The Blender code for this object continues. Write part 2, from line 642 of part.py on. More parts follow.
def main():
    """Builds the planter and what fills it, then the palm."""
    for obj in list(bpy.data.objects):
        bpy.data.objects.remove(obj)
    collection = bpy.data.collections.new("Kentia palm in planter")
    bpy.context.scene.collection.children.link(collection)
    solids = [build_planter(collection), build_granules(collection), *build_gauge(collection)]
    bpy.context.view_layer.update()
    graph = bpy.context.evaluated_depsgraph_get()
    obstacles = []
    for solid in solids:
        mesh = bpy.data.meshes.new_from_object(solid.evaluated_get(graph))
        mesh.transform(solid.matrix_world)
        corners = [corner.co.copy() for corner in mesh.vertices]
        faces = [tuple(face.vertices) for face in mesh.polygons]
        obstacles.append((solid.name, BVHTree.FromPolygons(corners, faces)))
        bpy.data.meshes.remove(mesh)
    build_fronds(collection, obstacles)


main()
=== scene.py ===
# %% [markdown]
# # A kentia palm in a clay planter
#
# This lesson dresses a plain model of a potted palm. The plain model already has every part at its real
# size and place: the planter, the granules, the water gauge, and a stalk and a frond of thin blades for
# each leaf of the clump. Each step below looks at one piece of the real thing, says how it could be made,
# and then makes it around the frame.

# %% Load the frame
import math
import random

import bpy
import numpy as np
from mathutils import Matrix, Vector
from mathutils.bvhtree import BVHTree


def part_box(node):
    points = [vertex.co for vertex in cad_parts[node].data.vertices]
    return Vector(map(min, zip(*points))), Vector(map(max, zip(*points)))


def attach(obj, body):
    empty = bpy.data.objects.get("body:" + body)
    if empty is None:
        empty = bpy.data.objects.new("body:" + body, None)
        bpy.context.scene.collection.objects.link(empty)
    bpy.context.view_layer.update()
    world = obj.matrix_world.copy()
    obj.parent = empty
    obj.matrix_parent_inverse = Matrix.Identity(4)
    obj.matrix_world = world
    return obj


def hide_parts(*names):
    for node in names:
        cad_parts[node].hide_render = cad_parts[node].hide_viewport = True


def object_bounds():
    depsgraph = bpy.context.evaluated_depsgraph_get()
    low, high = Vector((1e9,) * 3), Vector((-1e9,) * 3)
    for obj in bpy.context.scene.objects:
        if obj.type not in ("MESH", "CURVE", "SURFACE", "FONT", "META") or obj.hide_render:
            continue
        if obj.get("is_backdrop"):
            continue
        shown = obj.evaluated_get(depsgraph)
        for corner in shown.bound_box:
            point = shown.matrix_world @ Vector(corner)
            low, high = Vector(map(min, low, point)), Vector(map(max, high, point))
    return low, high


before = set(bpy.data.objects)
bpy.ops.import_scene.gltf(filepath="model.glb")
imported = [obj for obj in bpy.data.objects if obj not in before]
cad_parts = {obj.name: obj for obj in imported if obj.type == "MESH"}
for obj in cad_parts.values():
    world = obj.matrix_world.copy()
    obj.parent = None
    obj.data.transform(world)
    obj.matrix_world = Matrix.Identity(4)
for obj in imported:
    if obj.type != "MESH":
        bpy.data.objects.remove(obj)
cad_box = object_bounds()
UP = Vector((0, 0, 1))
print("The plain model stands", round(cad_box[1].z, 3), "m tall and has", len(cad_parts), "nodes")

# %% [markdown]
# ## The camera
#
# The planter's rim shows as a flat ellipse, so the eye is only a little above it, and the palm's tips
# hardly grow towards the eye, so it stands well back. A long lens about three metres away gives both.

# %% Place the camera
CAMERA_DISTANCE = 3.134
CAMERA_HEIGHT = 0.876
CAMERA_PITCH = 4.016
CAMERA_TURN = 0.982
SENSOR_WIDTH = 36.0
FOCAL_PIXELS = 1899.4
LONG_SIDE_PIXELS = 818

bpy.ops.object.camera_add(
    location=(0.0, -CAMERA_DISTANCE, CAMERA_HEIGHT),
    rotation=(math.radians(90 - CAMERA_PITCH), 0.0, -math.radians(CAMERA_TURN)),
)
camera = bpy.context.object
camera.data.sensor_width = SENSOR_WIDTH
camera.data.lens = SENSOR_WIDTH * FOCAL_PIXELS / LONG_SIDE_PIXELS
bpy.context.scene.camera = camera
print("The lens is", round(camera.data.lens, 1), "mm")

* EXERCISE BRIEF
Reproduce exactly the lines from the line with "before = set(bpy.data.objects)" through the line with "# hardly grow", both end lines included, and only those lines.

* RESULT OF THE TASK
before = set(bpy.data.objects)
bpy.ops.import_scene.gltf(filepath="model.glb")
imported = [obj for obj in bpy.data.objects if obj not in before]
cad_parts = {obj.name: obj for obj in imported if obj.type == "MESH"}
for obj in cad_parts.values():
    world = obj.matrix_world.copy()
    obj.parent = None
    obj.data.transform(world)
    obj.matrix_world = Matrix.Identity(4)
for obj in imported:
    if obj.type != "MESH":
        bpy.data.objects.remove(obj)
cad_box = object_bounds()
UP = Vector((0, 0, 1))
print("The plain model stands", round(cad_box[1].z, 3), "m tall and has", len(cad_parts), "nodes")

# %% [markdown]
# ## The camera
#
# The planter's rim shows as a flat ellipse, so the eye is only a little above it, and the palm's tips
# hardly grow towards the eye, so it stands well back. A long lens about three metres away gives both.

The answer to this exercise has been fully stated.